The baby strawberry is crying hard because its papa and mama are standing in a jam.

As a farmer, I hear lots of jokes about sheep. I’d tell them to my dog but he’s herd them all.

Farmers use pro-tractors when they want to make crop circles.

A useful tip when you see a cow standing in front of your way is to tell it to moooove.

A group of farmers couldn’t decide what type of crops to grow so they had a vote on it. It was a straw poll.

Whenever the farmer milks a cow, he always talks about udder nonsense.

All pigs in this farm are called “ink” because they always run out of the pen.

Chicken’s like to bake cakes from scratch.

The policeman just arrests the turkey because he suspects it of fowl play.

Farmers earn a meager celery, come home beet and just want to read the pepper, turn-ip the covers, en-dive into bed.

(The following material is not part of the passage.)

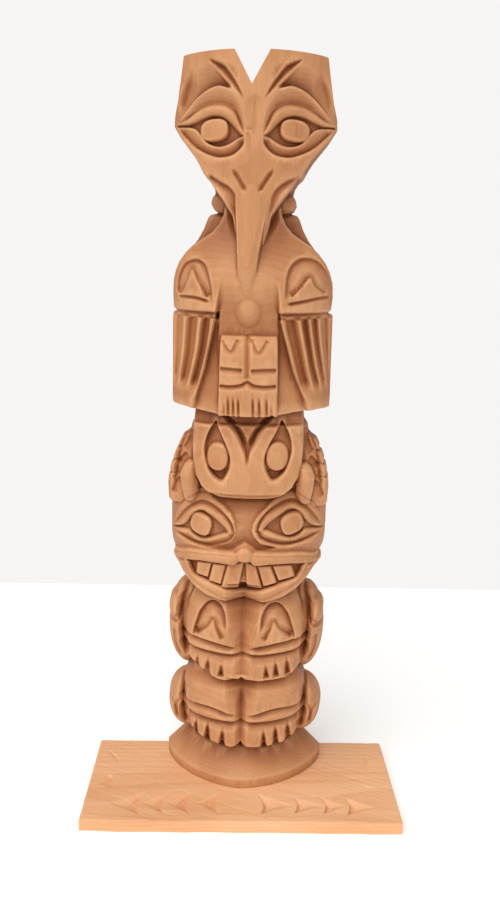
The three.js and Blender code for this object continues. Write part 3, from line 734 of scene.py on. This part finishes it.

Every sheep’s favorite sport is baa-dminton.

The cabbage wins the race competition on the farm because it is always ahead.

Mixed-up hens lay scrambled eggs.

On the weekend, all of the cows on the farm often hang out and watch moo-vies.

All farmers in this town send their children to kinder-gardens for education.

You should never tell secrets on a farm because the potatoes have eyes and the corn has ears.

When a horse lives next door to another horse, we call them neigh-bours.